‘Building a Communist Press in the United States’ from The Fourth National Convention of the Workers (Communist) Party of America. Daily Worker Publishing Company, Chicago. 1925.

Resolution from the C.P.’s Fourth Convention in 1925.

‘Building a Communist Press in the United States’ from The Fourth National Convention of the Workers (Communist) Party of America. Daily Worker Publishing Company, Chicago. 1925.

BUILDING OF THE COMMUNIST PRESS IN THE U.S.

The Communist Press is not only the collective organizer of the Party of proletarian revolution but the collective organizer of the masses for the revolution under the leadership of the Party.

This was the view of Lenin of the role of the Communist Press and it is to make our press the collective organizer of the Party and the masses that we must strive.

Our Party has made some progress in this direction, but in the United States, where the propaganda agencies of capitalism have reached their highest point of development, the fact that the masses are almost all literate gives the press an extraordinary power both in the hands of the capitalists and in the hands of the revolutionary Party.
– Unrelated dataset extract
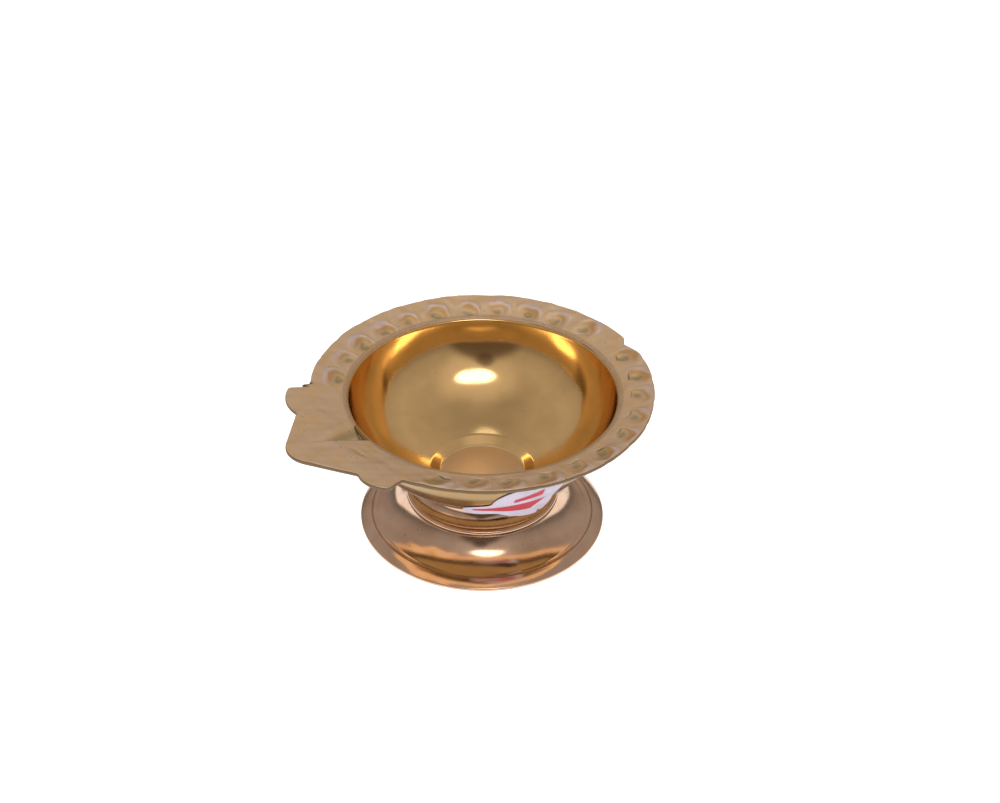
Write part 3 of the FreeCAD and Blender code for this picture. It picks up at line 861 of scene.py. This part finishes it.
def rim_faces(sizes):
    """Grid of the rim and its marks, painted shade and highlights among them: the top from over the cup's
    lip out, the edge, the underside.

    The top is z = start + slope * (r - hole), with 12 degrees of slope to the round rim passing
    softly into 5 beyond, less the channel and a dent, plus the struck pattern and a slow wave. The
    underside is 0.8 mm lower outside the hole and 0.2 mm lower over the lip.
    """
    angle = np.linspace(-180, 180, 1200, endpoint=False)
    edge = outline(angle)
    at_hole = spout_channel(HOLE * np.sin(np.radians(angle)), HOLE) * (np.abs(angle) < 90)
    beside_cup = WALL_CENTRE[0] + np.sqrt(WALL_SEAT**2 - (WALL_CENTRE[1] - RIM_START_Z + at_hole) ** 2)
    inner = INNER_LIP + (beside_cup - INNER_LIP) * smooth_between(at_hole, 0.05, 0.4)
    out = np.linspace(0, 1, 62)
    radius = inner + np.outer(out, edge - 0.12 - inner)
    turned_by = np.radians(np.broadcast_to(angle, radius.shape))
    x = radius * np.sin(turned_by)
    y = -radius * np.cos(turned_by)
    beyond = 1.2 * np.logaddexp(0, (radius - ROUND_RIM + 0.05) / 1.2)
    plain = RIM_START_Z + (radius - HOLE) * RIM_SLOPE
    plain -= beyond * (RIM_SLOPE - SPOUT_SLOPE)
    channel = spout_channel(x, radius) * (y < 0)
    dent = 0.16 * np.exp(-(((np.broadcast_to(angle, radius.shape) - 10) / 3.2) ** 2))
    dent = dent * np.exp(-(((radius - 28.8) / 0.55) ** 2))
    pattern, hollow, arch_shade, crest, hook = struck_pattern(
        np.broadcast_to(angle, radius.shape), radius, sizes.motif_cells
    )
    fade = smooth_between(np.broadcast_to(edge, radius.shape) - radius, 0.05, 0.6)
    fade = fade * smooth_between(radius, INNER_LIP + 0.4, INNER_LIP + 1.0)
    relief = pattern * fade * sizes.motif_depth / MM
    points = np.stack([x, y, plain], axis=2)
    wave = ripple(points, 5.5, 31) + 0.5 * ripple(points, 2.6, 32)
    wave = wave * smooth_between(radius, HOLE, HOLE + 0.8) * sizes.rim_unevenness / MM
    smooth_top = plain - channel - dent
    top = smooth_top + np.minimum(relief, 0.18) + wave
    under = smooth_top - 0.2 - (RIM_THICK - 0.2) * smooth_between(radius, HOLE - 0.1, HOLE + 0.1)
    roll = np.clip((INNER_LIP + 0.5 - radius) / 0.5, 0, 1)
    top -= 0.12 * roll * roll
    rows_top = np.stack([x, y, top], axis=2)
    rows_under = np.stack([x, y, under], axis=2)[::4][::-1]
    rim_x = edge * np.sin(np.radians(angle))
    rim_y = -edge * np.cos(np.radians(angle))
    lift = top[-1] - under[-1]
    bend = [(0.7, 0.86), (1.0, 0.6), (1.0, 0.35), (0.7, 0.12)]
    rounding = []
    for share, height in bend:
        pull = 1 - 0.12 * (1 - share) / edge
        rounding.append(np.stack([rim_x * pull, rim_y * pull, under[-1] + lift * height], axis=1))
    grid = np.concatenate([rows_top, np.array(rounding), rows_under])
    # Painted shadow lines along the leaves' hooks; this dirt mask is mostly painted shade.
    dirt = 0.9 * hook * fade
    patches = smooth_between(ripple(points, 9.0, 41), 0.1, 1.2)
    seam = np.clip(1 - (radius - INNER_LIP) / 0.4, 0, 1)
    # Dirt and painted shade along the seam with the cup.
    dirt = np.maximum(dirt, seam * (0.3 + 0.5 * patches))
    # Painted shade on the band next to the cup's lip.
    dirt = np.maximum(dirt, 0.5 * smooth_between(-radius, -25.6, -24.8))
    front = np.exp(-(((np.broadcast_to(angle, radius.shape) - 52) / 22) ** 2))
    # Painted shade: a dark line along the lip at the front.
    dirt = np.maximum(dirt, 1.2 * front * np.clip(1 - (radius - INNER_LIP) / 0.22, 0, 1))
    burr = np.exp(-(((np.broadcast_to(angle, radius.shape) + 33.5) / 2.2) ** 2))
    dirt = np.maximum(dirt, burr * smooth_between(radius - edge, -1.1, -0.3))
    crease = np.clip(channel / 2.0, 0, 1) ** 2 * (radius < 27.5)
    # Painted shade in the channel's crease.
    dirt = np.maximum(dirt, crease * 0.5)
    # Olive patina and painted shade in the leaf hollows and on the channel's far flank.
    olive = np.maximum(hollow, 0.75 * np.exp(-(((channel - 0.75) / 0.45) ** 2)) * (channel > 0.05))
    # The four edge rows are painted fully dark, and the underside carries 0.3 of the top's dark marks.
    spread = [dirt, np.full((4, len(angle)), 1.0), dirt[::4][::-1] * 0.3]
    marks = {"grime": np.concatenate(spread)}
    # The arch marks paint shade on the arches, the crest marks a highlight on the crests.
    for name, mark in (("tarnish", olive), ("arch", arch_shade * fade), ("worn", crest * fade)):
        marks[name] = np.concatenate([mark, np.zeros((4, len(angle))), mark[::4][::-1] * 0.2])
    return grid, marks


class LAMP_OT_rim(bpy.types.Operator):
    """Shape the rim with its spout, ears, wick channel, nick and struck leaves"""

    bl_idname = "lamp.rim"
    bl_label = "Rim and spout"

    def execute(self, context):
        grid, marks = rim_faces(context.scene.lamp_sizes)
        piece = add_surface("struck_rim_and_spout", inside_box(grid), True, marks)
        place(piece, struck_rim(context.scene.lamp_colours), "rim_flange")
        return {"FINISHED"}


class LAMP_OT_braze(bpy.types.Operator):
    """Give the three brazed joints their dull finish"""

    bl_idname = "lamp.braze"
    bl_label = "Brazed joints"

    def execute(self, context):
        material = braze_finish(context.scene.lamp_colours)
        for name in ("rim_braze", "cup_braze", "foot_braze"):
            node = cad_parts[name]
            node.data.materials.clear()
            node.data.materials.append(material)
        return {"FINISHED"}


# ---------------------------------------------------------------- the label


# The label's soft corners: direction from its middle in degrees, how far each stands out past the
# round part, and how wide it is on either side. The second is the point drawn out to one side.
LABEL_CORNERS = [(40, 3.7, 34, 34), (189, 5.3, 8, 23), (320, 3.4, 34, 34)]
LABEL_ROUND = 5.0


def label_edge(angle):
    """Distance to the label's edge: LABEL_ROUND plus reach * exp(-(turn / width)^2) per corner."""
    edge = np.full(angle.shape, LABEL_ROUND)
    for direction, reach, before, after in LABEL_CORNERS:
        turn = (angle - direction + 180) % 360 - 180
        edge += reach * np.exp(-((turn / np.where(turn < 0, before, after)) ** 2))
    return edge - 0.7 * np.exp(-(((angle - 312) / 2.2) ** 2))


def label_grid():
    """The label as a bent sheet: rings from its middle on the front, then back on the back.

    A point a sideways and b upwards of the middle stands at the bearing -18 degrees + a / 22. Above
    the middle it follows the cup's wall, an arc of radius R, so its distance from the axis is
    shift + R cos(lean - b/R) and its height centre - R sin(lean - b/R). Below, it hangs straight on
    from there, curling out by 0.022 b^2.
    """
    rings = np.linspace(0, 1, 34)
    angle = np.linspace(-24, 336, 220, endpoint=False)
    edge = label_edge(angle)
    across = 0.5 + np.outer(rings, edge * np.cos(np.radians(angle)))
    upward = np.outer(rings, edge * np.sin(np.radians(angle)))
    reach = WALL_SEAT + 0.05
    lean = math.asin((WALL_CENTRE[1] - 18.5) / reach)
    turned_up = lean - np.maximum(upward, 0) / reach
    down = np.minimum(upward, 0)
    radius = WALL_CENTRE[0] + reach * np.cos(turned_up) + down * math.sin(lean) + 0.022 * down**2
    height = WALL_CENTRE[1] - reach * np.sin(turned_up) + down * math.cos(lean)
    flat = np.stack([across, upward, 0 * across], axis=2)
    radius = radius + 0.12 * ripple(flat, 6.0, 51) * smooth_between(-upward, 0.5, 4)
    bearing = math.radians(-18) + across / 22
    sheets = []
    for offset in (0.09, 0.0):
        out = radius + offset
        sheets.append(np.stack([out * np.cos(bearing), out * np.sin(bearing), height], axis=2))
    grid = np.concatenate([sheets[0], sheets[1][::-1]])
    return grid, np.concatenate([across, across[::-1]]), np.concatenate([upward, upward[::-1]])


class LAMP_OT_label(bpy.types.Operator):
    """Stick the round paper label under the rim"""

    bl_idname = "lamp.label"
    bl_label = "Paper label"

    def execute(self, context):
        grid, across, upward = label_grid()
        values = {"across": across, "upward": upward}
        piece = add_surface("round_paper_label", grid, False, values)
        place(piece, printed_paper(context.scene.lamp_colours), "paper_label")
        return {"FINISHED"}


# ---------------------------------------------------------------- stage


def add_camera():
    """A long lens looking down at the lamp from its spout side."""
    turn = math.radians(145.604)
    pitch = math.radians(35.208)
    roll = math.radians(0.842)
    ahead = Vector((math.cos(turn) * math.cos(pitch), math.sin(turn) * math.cos(pitch), -math.sin(pitch)))
    right = ahead.cross(Vector((0, 0, 1))).normalized()
    up = right.cross(ahead)
    tilted_right = math.cos(roll) * right + math.sin(roll) * up
    tilted_up = math.cos(roll) * up - math.sin(roll) * right
    data = bpy.data.cameras.new("lamp_camera")
    data.lens = 72
    data.sensor_width = 36
    camera = bpy.data.objects.new("lamp_camera", data)
    bearing = math.radians(326.2)
    spot = Vector((0.29228 * math.cos(bearing), 0.29228 * math.sin(bearing), 0.23152))
    camera.matrix_world = Matrix((
        (tilted_right.x, tilted_up.x, -ahead.x, spot.x),
        (tilted_right.y, tilted_up.y, -ahead.y, spot.y),
        (tilted_right.z, tilted_up.z, -ahead.z, spot.z),
        (0, 0, 0, 1),
    ))
    bpy.context.scene.collection.objects.link(camera)
    bpy.context.scene.camera = camera


def add_softbox(name, bearing, elevation, distance, size, power):
    """A wide area light at a bearing and elevation from the lamp, facing it."""
    data = bpy.data.lights.new(name, "AREA")
    data.shape = "ELLIPSE"
    data.size, data.size_y = size
    data.energy = power
    light = bpy.data.objects.new(name, data)
    way = Vector(toward(bearing, elevation))
    facing = way.to_track_quat("Z", "Y").to_matrix().to_4x4()
    light.matrix_world = Matrix.Translation(way * distance) @ facing
    bpy.context.scene.collection.objects.link(light)


def toward(bearing, elevation):
    """The unit vector at a bearing and elevation, in degrees."""
    flat = math.cos(math.radians(elevation))
    turn = math.radians(bearing)
    return (flat * math.cos(turn), flat * math.sin(turn), math.sin(math.radians(elevation)))


def nearness(finish, way, bearing, elevation):
    """The cosine of the angle between a direction and the one at a bearing and elevation."""
    middle = toward(bearing, elevation)
    return finish.node("ShaderNodeVectorMath", {"operation": "DOT_PRODUCT"}, {0: way, 1: middle}, 1)


def add_room(brightness):
    """A pale room: a level by height, a glow round the key light, a dark patch and a dark low side.

    Glow, patch and low side each run smoothly between two values of the cosine from their middle.
    """
    f = Finish("pale_room", bpy.data.worlds)
    way = f.node("ShaderNodeTexCoord", {}, {}, "Generated")
    height = f.node("ShaderNodeSeparateXYZ", {}, {0: way}, "Z")
    stops = [(0.0, 0.16), (0.1, 0.3), (0.28, 0.56), (0.55, 0.68), (0.85, 0.6), (1.0, 0.46)]
    level = f.node("ShaderNodeValToRGB", {"stops": stops}, {0: height})
    glow = f.between(nearness(f, way, 334, 52), 0.75, 1.0)
    patch = f.between(nearness(f, way, 324, 30), 0.982, 0.996)
    low_side = f.between(nearness(f, way, 326, 0), 0.8, 0.92)
    tint = f.mix(glow * 0.6, level, (1.1, 1.1, 1.1, 1.0))
    tint = f.mix(patch * 0.7, tint, (0.06, 0.03, 0.03, 1.0))
    tint = f.mix(low_side * 0.8, tint, (0.1, 0.07, 0.05, 1.0))
    multiply = {"data_type": "RGBA", "blend_type": "MULTIPLY"}
    tint = f.node("ShaderNodeMix", multiply, {0: 1.0, 6: tint, 7: (0.76, 0.69, 0.67, 1.0)}, 2)
    shine = f.node("ShaderNodeBackground", {}, {"Color": tint, "Strength": brightness})
    f.node("ShaderNodeOutputWorld", {}, {"Surface": shine})
    bpy.context.scene.world = f.owner


class LAMP_OT_stage(bpy.types.Operator):
    """Set the pale floor, the soft light and the camera"""

    bl_idname = "lamp.stage"
    bl_label = "Stage"

    def execute(self, context):
        stage = context.scene.lamp_stage
        mesh = bpy.data.meshes.new("floor")
        angle = np.linspace(0, 2 * math.pi, 96, endpoint=False)
        rim = np.stack([3 * np.cos(angle), 3 * np.sin(angle), np.full(96, CAD_LOW.z)], axis=1)
        mesh.from_pydata(rim.tolist(), [], [list(range(96))])
        mesh.materials.append(pale_floor())
        floor = bpy.data.objects.new("floor", mesh)
        context.scene.collection.objects.link(floor)
        add_softbox("key_softbox", 334, 52, 0.9, (0.5, 0.24), stage.key_power)
        add_softbox("fill_softbox", 150, 70, 0.9, (0.3, 0.3), stage.fill_power)
        add_room(stage.room_light)
        add_camera()
        context.scene.view_settings.view_transform = "Standard"
        return {"FINISHED"}


# ---------------------------------------------------------------- panel and registration


class LAMP_PT_parts(bpy.types.Panel):
    """Lists the lamp's pieces and its sizes, colours and lights"""

    bl_idname = "LAMP_PT_parts"
    bl_label = "Oil Lamp"
    bl_space_type = "VIEW_3D"
    bl_region_type = "UI"
    bl_category = "Oil Lamp"

    def draw(self, context):
        column = self.layout.column()
        for operator in PIECES:
            column.operator(operator.bl_idname)
        for group in (context.scene.lamp_sizes, context.scene.lamp_colours, context.scene.lamp_stage):
            box = self.layout.box()
            for name in group.__annotations__:
                box.prop(group, name)


PIECES = [LAMP_OT_foot, LAMP_OT_collar, LAMP_OT_cup, LAMP_OT_rim, LAMP_OT_braze, LAMP_OT_label]
PIECES += [LAMP_OT_stage]
CLASSES = [LampSizes, LampColours, LampStage] + PIECES + [LAMP_PT_parts]


def register():
    for kind in CLASSES:
        bpy.utils.register_class(kind)
    bpy.types.Scene.lamp_sizes = bpy.props.PointerProperty(type=LampSizes)
    bpy.types.Scene.lamp_colours = bpy.props.PointerProperty(type=LampColours)
    bpy.types.Scene.lamp_stage = bpy.props.PointerProperty(type=LampStage)


def unregister():
    del bpy.types.Scene.lamp_stage
    del bpy.types.Scene.lamp_colours
    del bpy.types.Scene.lamp_sizes
    for kind in reversed(CLASSES):
        bpy.utils.unregister_class(kind)


def main():
    register()
    bpy.ops.lamp.stage()
    bpy.ops.lamp.foot()
    bpy.ops.lamp.collar()
    bpy.ops.lamp.cup()
    bpy.ops.lamp.rim()
    bpy.ops.lamp.braze()
    bpy.ops.lamp.label()


if __name__ == "__main__":
    main()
1. The multiplicity of languages (a score of language groups within the ranks of our own Party) in America is a special difficulty that we have to meet and overcome.

This in turn creates the need for the greatest centralization of our press but the form of organization of our Party (inherited from the Socialist Party) has made extremely difficult the task of bringing under a centralized control the entire Party press. The lack of complete centralized control has resulted in many organizational weaknesses and serious deviations from the correct Communist line.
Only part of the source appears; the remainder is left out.